>> begin WORKING DATA

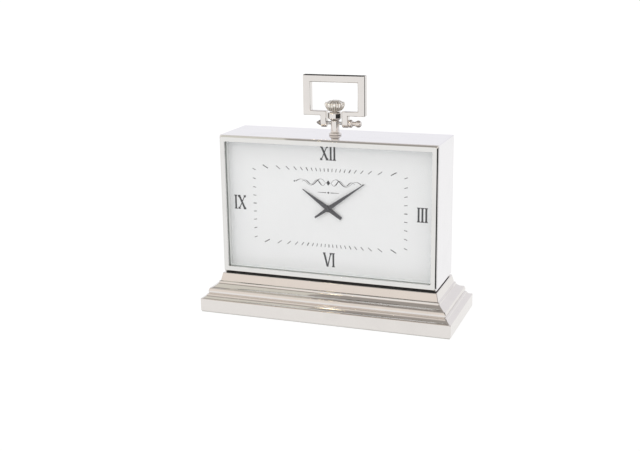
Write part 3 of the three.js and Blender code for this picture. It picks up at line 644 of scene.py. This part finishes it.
# The outside of the shell, from the foot up: (outset from the case's face, height).
MOULDING = traced(
    (OUTSET, FOOT),
    (OUTSET, 14.9),
    (OUTSET, 15.7, OUTSET - 0.8, 15.7),
    # the lower cove
    (16.6, 16.4, 15.1, 20),
    (13.4, 20.5),
    # the round
    (14.9, 23.4, 12.7, 26.6),
    # the upper cove
    (8, 27.4, 4.9, 31.6),
    (4.7, 33.3),
    # the sloping band under the rim
    (3, 34),
    (1.1, RIM - 0.8),
    (0.9, RIM, 0.1, RIM),
)
# The inside of the shell, from the rim down.
HOLLOW = [
    (-6, RIM),
    (-6, RIM - 2.5),
    (-1.6, RIM - 2.5),
    (-1.6, 31),
    (2.3, 31),
    (2.3, 21.5),
    (11, 21.5),
    (11, 13),
    (OUTSET - 2.6, 13),
    (OUTSET - 2.6, FOOT),
]


def plinth():
    section = [(-outset, height) for outset, height in MOULDING + HOLLOW]
    mesh = swept_frame(
        "plinth_moulding",
        section,
        CASE_HIGH.x,
        CASE_HIGH.y,
        lambda inset: PLINTH_CORNER,
        lambda a, b, height: (a, b, height),
    )
    piece(mesh, plinth_nickel, BODY, "plinth_shell", edge=0.3)


plinth()
kept("felt_pad", pale_felt, 0.3)
kept("base_board", board, 0.4)
kept("case_spacer", black_paint)
for side in ("left", "right"):
    kept("case_bolt_" + side, zinc, 0.15)
    kept("case_nut_" + side, zinc, 0.2)

# ------------------------------------------------------------------ case

CASE_WALL = 2
CASE_CORNER = 1
CASE_INNER_CORNER = 0.3
BEZEL_CHAMFER = 1.35
BEZEL_SIDE = 6  # the bar's width at the sides
BEZEL_TOP = 6.5  # and at the top and bottom
BEZEL_CORNER = 2.5
BEZEL_INNER_CORNER = 0.6


def upright(a, b, depth):
    """A point of the case's front view, at a depth from front to back."""
    return (a, depth, CASE_MID_Z + b)


def case_wrap():
    front, back = CASE_LOW.y, CASE_HIGH.y
    section = [(0, front), (0, back), (CASE_WALL, back), (CASE_WALL, front)]
    half_a, half_b = CASE_HIGH.x, (CASE_HIGH.z - CASE_LOW.z) / 2
    mesh = swept_frame(
        "case_wrap",
        section,
        half_a,
        half_b,
        lambda inset: max(CASE_CORNER - inset, CASE_INNER_CORNER),
        upright,
    )
    piece(mesh, case_nickel, BODY, "case_shell", edge=0.25)


def bezel():
    front, back = BEZEL_LOW.y, BEZEL_HIGH.y
    section = [
        (0, back),
        (0, front + BEZEL_CHAMFER),
        (BEZEL_CHAMFER, front),
        (BEZEL_SIDE, front),
        (BEZEL_SIDE, back),
    ]
    half_a, half_b = BEZEL_HIGH.x, (BEZEL_HIGH.z - BEZEL_LOW.z) / 2
    mesh = swept_frame(
        "bezel_frame",
        section,
        half_a,
        half_b,
        lambda inset: BEZEL_CORNER + (BEZEL_INNER_CORNER - BEZEL_CORNER) * inset / BEZEL_SIDE,
        upright,
        taper=(1.0, BEZEL_TOP / BEZEL_SIDE),
    )
    piece(mesh, bezel_nickel, BODY, "front_bezel", edge=0.15)


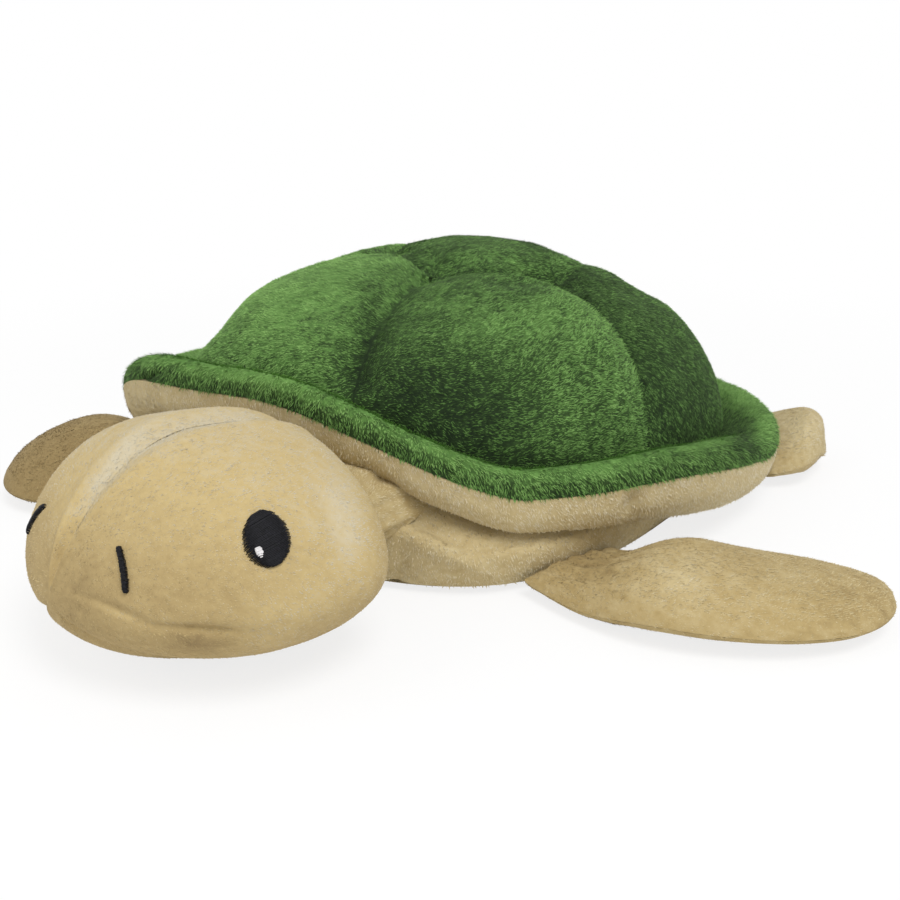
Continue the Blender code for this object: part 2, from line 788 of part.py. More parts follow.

>> end WORKING DATA

EXERCISE TASK
Write all of the records out again exactly.

CORRECT RESPONSE
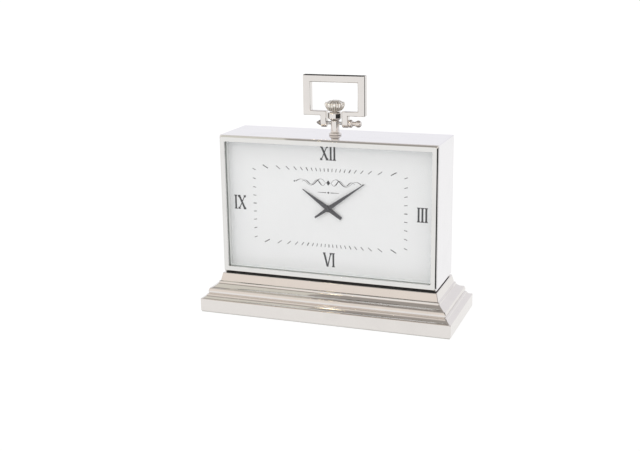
Write part 3 of the three.js and Blender code for this picture. It picks up at line 644 of scene.py. This part finishes it.
# The outside of the shell, from the foot up: (outset from the case's face, height).
MOULDING = traced(
    (OUTSET, FOOT),
    (OUTSET, 14.9),
    (OUTSET, 15.7, OUTSET - 0.8, 15.7),
    # the lower cove
    (16.6, 16.4, 15.1, 20),
    (13.4, 20.5),
    # the round
    (14.9, 23.4, 12.7, 26.6),
    # the upper cove
    (8, 27.4, 4.9, 31.6),
    (4.7, 33.3),
    # the sloping band under the rim
    (3, 34),
    (1.1, RIM - 0.8),
    (0.9, RIM, 0.1, RIM),
)
# The inside of the shell, from the rim down.
HOLLOW = [
    (-6, RIM),
    (-6, RIM - 2.5),
    (-1.6, RIM - 2.5),
    (-1.6, 31),
    (2.3, 31),
    (2.3, 21.5),
    (11, 21.5),
    (11, 13),
    (OUTSET - 2.6, 13),
    (OUTSET - 2.6, FOOT),
]


def plinth():
    section = [(-outset, height) for outset, height in MOULDING + HOLLOW]
    mesh = swept_frame(
        "plinth_moulding",
        section,
        CASE_HIGH.x,
        CASE_HIGH.y,
        lambda inset: PLINTH_CORNER,
        lambda a, b, height: (a, b, height),
    )
    piece(mesh, plinth_nickel, BODY, "plinth_shell", edge=0.3)


plinth()
kept("felt_pad", pale_felt, 0.3)
kept("base_board", board, 0.4)
kept("case_spacer", black_paint)
for side in ("left", "right"):
    kept("case_bolt_" + side, zinc, 0.15)
    kept("case_nut_" + side, zinc, 0.2)

# ------------------------------------------------------------------ case

CASE_WALL = 2
CASE_CORNER = 1
CASE_INNER_CORNER = 0.3
BEZEL_CHAMFER = 1.35
BEZEL_SIDE = 6  # the bar's width at the sides
BEZEL_TOP = 6.5  # and at the top and bottom
BEZEL_CORNER = 2.5
BEZEL_INNER_CORNER = 0.6


def upright(a, b, depth):
    """A point of the case's front view, at a depth from front to back."""
    return (a, depth, CASE_MID_Z + b)


def case_wrap():
    front, back = CASE_LOW.y, CASE_HIGH.y
    section = [(0, front), (0, back), (CASE_WALL, back), (CASE_WALL, front)]
    half_a, half_b = CASE_HIGH.x, (CASE_HIGH.z - CASE_LOW.z) / 2
    mesh = swept_frame(
        "case_wrap",
        section,
        half_a,
        half_b,
        lambda inset: max(CASE_CORNER - inset, CASE_INNER_CORNER),
        upright,
    )
    piece(mesh, case_nickel, BODY, "case_shell", edge=0.25)


def bezel():
    front, back = BEZEL_LOW.y, BEZEL_HIGH.y
    section = [
        (0, back),
        (0, front + BEZEL_CHAMFER),
        (BEZEL_CHAMFER, front),
        (BEZEL_SIDE, front),
        (BEZEL_SIDE, back),
    ]
    half_a, half_b = BEZEL_HIGH.x, (BEZEL_HIGH.z - BEZEL_LOW.z) / 2
    mesh = swept_frame(
        "bezel_frame",
        section,
        half_a,
        half_b,
        lambda inset: BEZEL_CORNER + (BEZEL_INNER_CORNER - BEZEL_CORNER) * inset / BEZEL_SIDE,
        upright,
        taper=(1.0, BEZEL_TOP / BEZEL_SIDE),
    )
    piece(mesh, bezel_nickel, BODY, "front_bezel", edge=0.15)


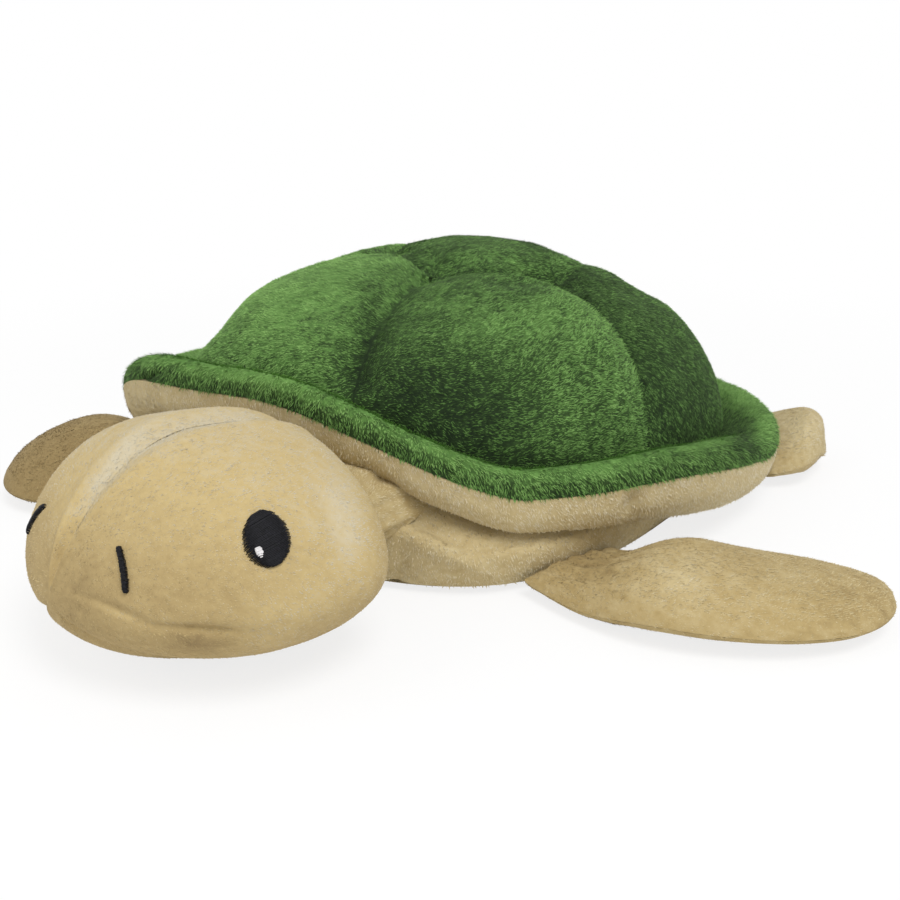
Continue the Blender code for this object: part 2, from line 788 of part.py. More parts follow.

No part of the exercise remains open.